Il Profeta è tra l'altro il modello di chi è riuscito a elevarsi e a trasformare i suoi difetti in pregi, gestendo la sua natura umana, in modo di diventare accessibile agli altri uomini. I Profeti sono stati inviati per insegnare il senso del cammino, il modo di trovare l'equilibrio e la pace interiore tra il corpo e il cuore, saper nutrire l'uno senza dimenticare l'altro, saper ricordarsi di Dio senza tralasciare gli impegni quotidiani.
Questo è stato l'insegnamento di Mohammad che ha insistito sull'importanza della fede e del cuore, mettendo in evidenza che si può essere allo stesso tempo persone pie e nutrirsi, sposarsi e divertirsi, vivere pienamente la propria vita di esseri umani. Accettare l'umiltà della propria condizione umana, rinforza l'idea del rispetto e della sottomissione riconoscente al Creatore.

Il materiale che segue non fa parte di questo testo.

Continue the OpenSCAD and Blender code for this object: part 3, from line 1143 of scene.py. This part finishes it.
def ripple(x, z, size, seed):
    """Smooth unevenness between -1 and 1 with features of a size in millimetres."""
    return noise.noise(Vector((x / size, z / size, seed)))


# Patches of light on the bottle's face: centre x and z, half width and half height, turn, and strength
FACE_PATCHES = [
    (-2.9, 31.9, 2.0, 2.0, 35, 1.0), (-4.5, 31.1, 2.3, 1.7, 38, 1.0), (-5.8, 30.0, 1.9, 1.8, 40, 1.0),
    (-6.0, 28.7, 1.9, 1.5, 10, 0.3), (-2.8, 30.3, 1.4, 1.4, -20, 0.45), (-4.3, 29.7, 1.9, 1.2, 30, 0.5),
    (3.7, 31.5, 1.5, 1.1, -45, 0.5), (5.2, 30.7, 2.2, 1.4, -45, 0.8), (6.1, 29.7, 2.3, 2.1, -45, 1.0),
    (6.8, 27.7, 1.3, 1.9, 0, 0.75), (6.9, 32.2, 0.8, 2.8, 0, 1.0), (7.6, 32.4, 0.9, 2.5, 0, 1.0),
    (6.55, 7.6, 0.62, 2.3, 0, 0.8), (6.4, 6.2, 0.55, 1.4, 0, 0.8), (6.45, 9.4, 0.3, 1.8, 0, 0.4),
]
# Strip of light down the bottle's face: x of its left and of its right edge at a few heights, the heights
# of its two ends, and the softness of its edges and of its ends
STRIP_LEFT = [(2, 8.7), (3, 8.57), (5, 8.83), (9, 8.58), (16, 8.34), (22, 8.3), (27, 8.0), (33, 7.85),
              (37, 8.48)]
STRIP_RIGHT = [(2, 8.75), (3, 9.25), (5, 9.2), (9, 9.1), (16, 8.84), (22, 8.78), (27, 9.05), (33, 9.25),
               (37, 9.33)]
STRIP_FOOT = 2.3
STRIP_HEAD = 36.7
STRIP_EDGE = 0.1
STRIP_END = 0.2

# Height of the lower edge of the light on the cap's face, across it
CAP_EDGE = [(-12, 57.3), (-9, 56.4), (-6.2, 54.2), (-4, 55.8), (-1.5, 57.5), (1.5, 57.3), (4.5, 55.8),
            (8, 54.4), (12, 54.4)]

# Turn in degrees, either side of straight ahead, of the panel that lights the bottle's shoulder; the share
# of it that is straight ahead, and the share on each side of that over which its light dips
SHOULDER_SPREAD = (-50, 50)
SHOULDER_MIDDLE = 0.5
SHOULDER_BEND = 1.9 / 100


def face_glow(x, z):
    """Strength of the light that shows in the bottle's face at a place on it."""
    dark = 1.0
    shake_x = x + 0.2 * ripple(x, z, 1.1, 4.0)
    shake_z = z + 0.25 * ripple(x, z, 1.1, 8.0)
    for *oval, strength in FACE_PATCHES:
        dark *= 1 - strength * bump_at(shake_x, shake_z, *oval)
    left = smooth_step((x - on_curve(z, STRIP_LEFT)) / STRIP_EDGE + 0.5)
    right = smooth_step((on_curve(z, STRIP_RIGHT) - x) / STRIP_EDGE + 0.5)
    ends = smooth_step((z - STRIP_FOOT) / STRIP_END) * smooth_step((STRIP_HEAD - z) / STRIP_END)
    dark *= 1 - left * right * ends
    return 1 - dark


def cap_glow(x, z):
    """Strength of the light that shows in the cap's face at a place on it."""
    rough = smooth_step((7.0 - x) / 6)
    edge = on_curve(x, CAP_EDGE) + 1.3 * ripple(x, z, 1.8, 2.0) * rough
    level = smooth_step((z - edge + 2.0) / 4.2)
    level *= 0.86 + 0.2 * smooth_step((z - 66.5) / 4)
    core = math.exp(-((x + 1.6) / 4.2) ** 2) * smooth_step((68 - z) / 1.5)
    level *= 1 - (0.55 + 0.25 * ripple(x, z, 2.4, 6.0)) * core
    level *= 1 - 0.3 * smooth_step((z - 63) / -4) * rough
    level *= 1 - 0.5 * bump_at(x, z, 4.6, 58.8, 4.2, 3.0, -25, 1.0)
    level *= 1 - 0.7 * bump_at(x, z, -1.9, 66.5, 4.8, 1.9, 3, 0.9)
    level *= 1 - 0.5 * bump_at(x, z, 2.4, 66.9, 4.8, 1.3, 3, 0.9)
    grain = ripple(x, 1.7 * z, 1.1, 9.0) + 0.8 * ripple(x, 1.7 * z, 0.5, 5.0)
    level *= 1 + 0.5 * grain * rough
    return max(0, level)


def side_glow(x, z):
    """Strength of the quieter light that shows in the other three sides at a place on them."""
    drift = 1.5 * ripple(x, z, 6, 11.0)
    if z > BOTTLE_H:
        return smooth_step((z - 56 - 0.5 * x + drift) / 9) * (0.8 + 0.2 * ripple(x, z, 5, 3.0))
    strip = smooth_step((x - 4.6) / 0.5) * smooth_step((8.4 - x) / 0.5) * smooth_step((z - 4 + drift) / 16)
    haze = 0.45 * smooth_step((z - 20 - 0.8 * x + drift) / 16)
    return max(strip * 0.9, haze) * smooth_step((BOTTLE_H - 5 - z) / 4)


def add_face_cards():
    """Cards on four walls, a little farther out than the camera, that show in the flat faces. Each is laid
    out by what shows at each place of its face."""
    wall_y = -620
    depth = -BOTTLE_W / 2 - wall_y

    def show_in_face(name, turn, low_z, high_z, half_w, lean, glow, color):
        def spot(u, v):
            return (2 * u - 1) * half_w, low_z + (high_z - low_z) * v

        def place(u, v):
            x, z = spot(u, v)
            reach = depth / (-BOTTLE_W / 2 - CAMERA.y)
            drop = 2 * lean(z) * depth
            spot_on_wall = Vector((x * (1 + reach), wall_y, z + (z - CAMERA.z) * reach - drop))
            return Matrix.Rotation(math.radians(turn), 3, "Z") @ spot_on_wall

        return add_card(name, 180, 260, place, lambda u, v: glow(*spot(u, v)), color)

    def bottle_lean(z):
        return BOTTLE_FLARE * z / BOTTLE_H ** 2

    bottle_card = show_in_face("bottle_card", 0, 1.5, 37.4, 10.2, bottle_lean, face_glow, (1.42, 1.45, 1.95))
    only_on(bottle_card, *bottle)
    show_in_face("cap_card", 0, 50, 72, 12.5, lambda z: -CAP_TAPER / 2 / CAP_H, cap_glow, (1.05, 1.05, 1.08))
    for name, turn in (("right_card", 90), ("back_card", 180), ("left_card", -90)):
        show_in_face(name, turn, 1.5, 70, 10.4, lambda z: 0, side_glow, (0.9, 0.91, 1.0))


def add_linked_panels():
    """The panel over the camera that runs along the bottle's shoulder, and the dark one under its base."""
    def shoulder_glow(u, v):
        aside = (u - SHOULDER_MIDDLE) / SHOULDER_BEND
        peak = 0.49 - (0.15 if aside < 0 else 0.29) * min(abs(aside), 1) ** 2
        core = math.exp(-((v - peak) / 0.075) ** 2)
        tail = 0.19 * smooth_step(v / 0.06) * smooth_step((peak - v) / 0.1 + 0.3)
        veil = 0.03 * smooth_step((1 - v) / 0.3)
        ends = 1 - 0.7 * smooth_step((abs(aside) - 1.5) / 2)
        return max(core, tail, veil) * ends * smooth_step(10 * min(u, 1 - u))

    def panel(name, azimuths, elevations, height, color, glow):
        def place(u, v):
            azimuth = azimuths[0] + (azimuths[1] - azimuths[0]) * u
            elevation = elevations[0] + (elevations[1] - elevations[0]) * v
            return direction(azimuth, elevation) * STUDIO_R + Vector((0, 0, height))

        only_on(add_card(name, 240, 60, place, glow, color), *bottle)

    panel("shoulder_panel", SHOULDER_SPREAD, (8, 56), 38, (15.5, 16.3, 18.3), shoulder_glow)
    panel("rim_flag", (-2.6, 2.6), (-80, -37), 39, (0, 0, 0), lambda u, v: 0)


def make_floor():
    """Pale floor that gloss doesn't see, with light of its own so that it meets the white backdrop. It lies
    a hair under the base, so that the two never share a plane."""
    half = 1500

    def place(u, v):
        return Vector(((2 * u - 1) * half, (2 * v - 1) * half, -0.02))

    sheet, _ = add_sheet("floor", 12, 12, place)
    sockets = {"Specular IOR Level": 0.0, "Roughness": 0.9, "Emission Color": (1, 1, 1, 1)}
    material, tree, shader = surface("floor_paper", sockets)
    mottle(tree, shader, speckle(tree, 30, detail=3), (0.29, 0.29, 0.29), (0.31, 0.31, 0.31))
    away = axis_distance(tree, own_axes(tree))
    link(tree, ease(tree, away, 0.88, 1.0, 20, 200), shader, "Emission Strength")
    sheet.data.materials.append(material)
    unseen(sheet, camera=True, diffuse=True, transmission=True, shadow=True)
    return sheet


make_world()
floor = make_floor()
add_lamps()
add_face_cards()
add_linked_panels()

L'uomo che ha capito il senso di questo equilibrio può percorrere in modo individuale il cammino della vita con serenità, applicando tutti gli insegnamenti e le regole dettate da Dio, senza mai dimenticarsi però di essere parte di una comunità, anche quando compie gli atti della donazione. Ognuno dei 5 Pilastri dell'Islam favorisce un cammino spirituale che è in rapporto con la comunità di fede.
Molteplici sono le dimensioni nell'adorazione: prima di tutto la purificazione dell'essere attraverso la preghiera (Salat), essere con Dio da soli cinque volte al giorno, lasciando fuori il mondo per non percepire altro che la sua realtà attraverso l'elevazione spirituale. La preghiera si può fare da soli, perché essa è espressione dell'intimità del cuore che si rivolge al Creatore ma che è più meritoria fare in gruppo. Essere nella solitudine della propria interiorità, ma allo stesso tempo con la comunità, rinforza questo atto spirituale e mostra come la comunità rinforzi l'uomo così come l'uomo arricchisce la comunità.

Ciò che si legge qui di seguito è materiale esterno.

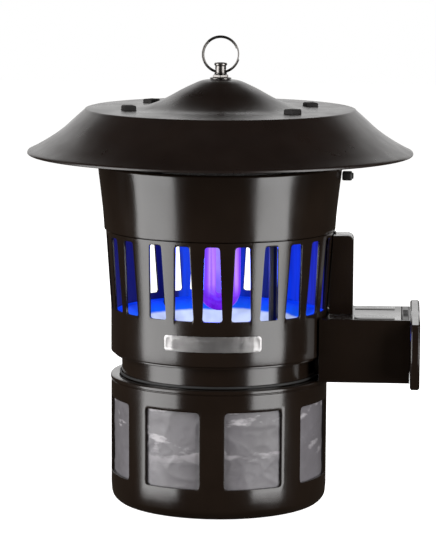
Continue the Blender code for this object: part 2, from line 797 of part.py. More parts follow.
def make_latch_spring(name, y):
    wire = 0.35
    coil_radius = 1.7
    low = SPRING_SEAT_Z + GAP + wire
    high = SPRING_HIGH_Z - wire
    turns = 3
    points_per_turn = 7
    points = []
    for step in range(turns * points_per_turn + 1):
        angle = 2 * math.pi * step / points_per_turn
        height = low + (high - low) * step / (turns * points_per_turn)
        points.append((SPRING_X + coil_radius * math.cos(angle), y + coil_radius * math.sin(angle), height))
    spring = add_part(name, tube_mesh(points, wire, resolution=1), "bright_steel")
    smooth(spring)


def make_wall_plate():
    half = PLATE_HALF_WIDTH
    inner_x = ARM_END_X + GAP
    plate = add_part(
        "wall_plate",
        box_mesh((inner_x, -half, ARM_LOW_Z), (PLATE_FACE_X, half, PLATE_HIGH_Z)),
        "bronze_plastic",
    )
    bevel(plate, 1.2)
    tongue_neck = box_mesh(
        (131.3, -TONGUE_NECK_HALF, TONGUE_LOW_Z),
        (inner_x + 2.0, TONGUE_NECK_HALF, TONGUE_HIGH_Z),
    )
    boolean(plate, tongue_neck, "UNION")
    tongue_head = box_mesh(
        (130.2, -TONGUE_HEAD_HALF, TONGUE_LOW_Z - 0.5),
        (133.9, TONGUE_HEAD_HALF, TONGUE_HIGH_Z - 0.5),
    )
    boolean(plate, tongue_head, "UNION")
    for y in (-49.0, 49.0):
        for z in (105.3, 129.0):
            boolean(plate, cylinder_mesh(2.6, 130.0, 150.0, "X", (0.0, y, z), 16))
    carry(add_pivot("plate_slide", PLATE_FACE_X, 0.0, ARM_LOW_Z), plate)


def make_spine():
    """The upright cable duct on the arm, against the plain rib behind the slots."""
    low_z = ARM_HIGH_Z + GAP
    corner = 3.6
    outline = [(70.0, low_z), (SPINE_OUTER_X, low_z)]
    for step in range(4):
        angle = math.radians(30 * step)
        outline.append((
            SPINE_OUTER_X - corner + corner * math.cos(angle),
            SPINE_TOP_Z - corner + corner * math.sin(angle),
        ))
    outline.append((70.0, SPINE_TOP_Z))
    spine = add_part(
        "mount_spine", outline_mesh(outline, 2 * SPINE_HALF_WIDTH, upright_plane()), "bronze_plastic"
    )
    housing = cylinder_mesh(80.7, 133.0, 203.0, steps=2 * ROUND_STEPS, top_radius=84.0)
    boolean(spine, housing)
    boolean(spine, box_mesh((60.0, -8.2, low_z + 3.0), (94.6, 8.2, SPINE_TOP_Z - 3.0)))
    for number, height in enumerate(SPINE_SCREW_HEIGHTS, start=1):
        boolean(spine, cylinder_mesh(2.1, 92.0, 99.0, "X", (0.0, 0.0, height), 12))
        boolean(spine, cylinder_mesh(3.9, 95.9, 100.0, "X", (0.0, 0.0, height), 16))
        make_spine_screw(f"spine_screw_{number}", height)


def make_spine_screw(name, height):
    head = cylinder_mesh(3.5, 96.2, 97.5, "X", (0.0, 0.0, height), 16)
    screw = add_part(name, head, "bright_steel")
    boolean(screw, cylinder_mesh(1.7, 84.2, 96.7, "X", (0.0, 0.0, height), 12), "UNION")


clear_scene()
PARTS = make_collection("fan_insect_trap")
CUTTERS = make_collection("cutters")
MATERIALS = make_materials()

make_roof()
make_hanging_ring()
make_upper_band()
make_tray()
make_light_cage()
make_lamp()
make_funnel()
make_fan_guard()
make_neck()
make_fan()
make_retaining_cage()
make_wall_arm()
make_wall_plate()
make_spine()
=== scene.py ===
"""Looks of the hanging fan insect trap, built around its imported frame. Sizes are in millimetres."""

import math

import bmesh
import bpy
from mathutils import Matrix, Vector, noise
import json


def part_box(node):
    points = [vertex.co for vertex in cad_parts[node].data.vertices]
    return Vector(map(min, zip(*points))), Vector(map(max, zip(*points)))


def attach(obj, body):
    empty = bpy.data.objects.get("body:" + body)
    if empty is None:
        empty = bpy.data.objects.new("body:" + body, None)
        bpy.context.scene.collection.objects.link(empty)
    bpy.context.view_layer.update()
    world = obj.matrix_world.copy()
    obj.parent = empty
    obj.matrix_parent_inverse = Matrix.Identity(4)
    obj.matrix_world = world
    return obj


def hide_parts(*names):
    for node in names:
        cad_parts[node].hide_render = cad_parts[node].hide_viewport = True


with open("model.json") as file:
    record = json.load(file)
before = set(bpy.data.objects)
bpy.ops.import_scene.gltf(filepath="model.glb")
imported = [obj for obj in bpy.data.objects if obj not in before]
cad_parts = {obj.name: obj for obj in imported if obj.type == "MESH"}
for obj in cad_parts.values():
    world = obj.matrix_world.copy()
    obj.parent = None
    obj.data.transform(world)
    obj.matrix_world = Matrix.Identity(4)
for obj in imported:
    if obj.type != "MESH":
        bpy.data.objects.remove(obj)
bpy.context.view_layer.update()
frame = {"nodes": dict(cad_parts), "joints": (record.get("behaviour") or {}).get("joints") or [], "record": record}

MM = 0.001
ROUND_STEPS = 160
SLOT_PITCH = 15.0
WIDE_RIB_END = 48.5
CLOSE_SLOTS_END = 135.0
WINDOW_COUNT = 8
FRONT_CLIP_DROP = 1.2
BACK_CLIP_DROP = 1.9


# ---------------------------------------------------------------- places taken from the frame


def span(node):
    """The lowest and highest corner of a CAD node in millimetres."""
    low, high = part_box(node)
    return low / MM, high / MM


class Look:
    """A procedural material on a Principled shader, with short calls for its nodes."""

    def __init__(self, name, colour, roughness, **values):
        self.material = bpy.data.materials.new(name)
        self.material.use_nodes = True
        self.tree = self.material.node_tree
        self.shader = self.tree.nodes["Principled BSDF"]
        self.shader.inputs["Base Color"].default_value = (*colour, 1.0)
        self.shader.inputs["Roughness"].default_value = roughness
        for key, value in values.items():
            self.shader.inputs[key.replace("_", " ")].default_value = value
        self.place = self.tree.nodes.new("ShaderNodeTexCoord").outputs["Object"]

    def node(self, kind, **values):
        made = self.tree.nodes.new("ShaderNode" + kind)
        for key, value in values.items():
            made.inputs[key].default_value = value
        return made

    def link(self, source, target):
        self.tree.links.new(source, target)

    def noise(self, scale, detail=4.0, stretch=(1.0, 1.0, 1.0)):
        mapping = self.node("Mapping", Scale=stretch)
        self.link(self.place, mapping.inputs["Vector"])
        texture = self.node("TexNoise", Scale=scale, Detail=detail)
        self.link(mapping.outputs["Vector"], texture.inputs["Vector"])
        return texture.outputs["Fac"]

    def ramp(self, source, stops):
        """A colour ramp over (place, colour) stops."""
        ramp = self.node("ValToRGB")
        self.link(source, ramp.inputs["Fac"])
        elements = ramp.color_ramp.elements
        while len(elements) < len(stops):
            elements.new(0.5)
        for element, (position, colour) in zip(elements, stops):
            element.position = position
            element.color = (*colour, 1.0)
        return ramp.outputs["Color"]

    def spread(self, source, low, high):
        """A value from 0.25..0.75 of a noise, taken to low..high."""
        place = self.node("MapRange")
        for key, value in (("From Min", 0.25), ("From Max", 0.75), ("To Min", low), ("To Max", high)):
            place.inputs[key].default_value = value
        self.link(source, place.inputs["Value"])
        return place.outputs["Result"]

    def vary(self, socket, source, low, high):
        self.link(self.spread(source, low, high), self.shader.inputs[socket])

    def colour(self, source, low, high):
        self.link(self.ramp(source, ((0.3, low), (0.7, high))), self.shader.inputs["Base Color"])

    def bump(self, source, strength, distance=0.0002):
        bump = self.node("Bump", Strength=strength, Distance=distance)
        before = self.shader.inputs["Normal"].links
        if before:
            self.link(before[0].from_socket, bump.inputs["Normal"])
        self.link(source, bump.inputs["Height"])
        self.link(bump.outputs["Normal"], self.shader.inputs["Normal"])

    def along(self, axis, low, high):
        """0 at the low place in millimetres along X, Y or Z, and 1 at the high one."""
        split = self.node("SeparateXYZ")
        self.link(self.place, split.inputs["Vector"])
        level = self.node("MapRange")
        level.inputs["From Min"].default_value = low * MM
        level.inputs["From Max"].default_value = high * MM
        self.link(split.outputs[axis], level.inputs["Value"])
        return level.outputs["Result"]

    def glow(self, colours, strength):
        self.link(colours, self.shader.inputs["Emission Color"])
        self.shader.inputs["Emission Strength"].default_value = strength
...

Il digiuno (Sawm) evidenzia una dimensione che è insieme purificazione del cuore nell'ambito spirituale ma è anche purificazione del corpo che dura un mese all'anno. Questa purificazione si fa da soli, perché ogni persona soffre la fame e la sete personalmente, ma anche collettivamente perché tutti i musulmani digiunano nello stesso periodo. Lo stesso discorso vale per il pellegrinaggio (Hajj): ogni persona sopporta da sola lo sforzo di andare verso la casa di Dio, ma contemporaneamente milioni di persone si dirigono verso lo stesso luogo.
La Zakat, imposta sociale purificatrice, consiste nel prelevare dal denaro di ogni persona una somma pari al 2,5% della sua ricchezza, che servirà sia come purificazione individuale, sia come un segno di solidarietà sociale nei confronti dei bisognosi.
La purificazione del patrimonio attraverso la Zakat, del cuore attraverso la preghiera, del corpo attraverso il digiuno, si riflette in tutti gli atti dell'adorazione, affinché l'uomo possa avvicinarsi sempre di più alla sua natura originaria di adoratore dell'Unico che lo ha creato. E questa sistematica purificazione facilita il cammino dell'uomo verso la libertà nel modo in cui Dio ha stabilito.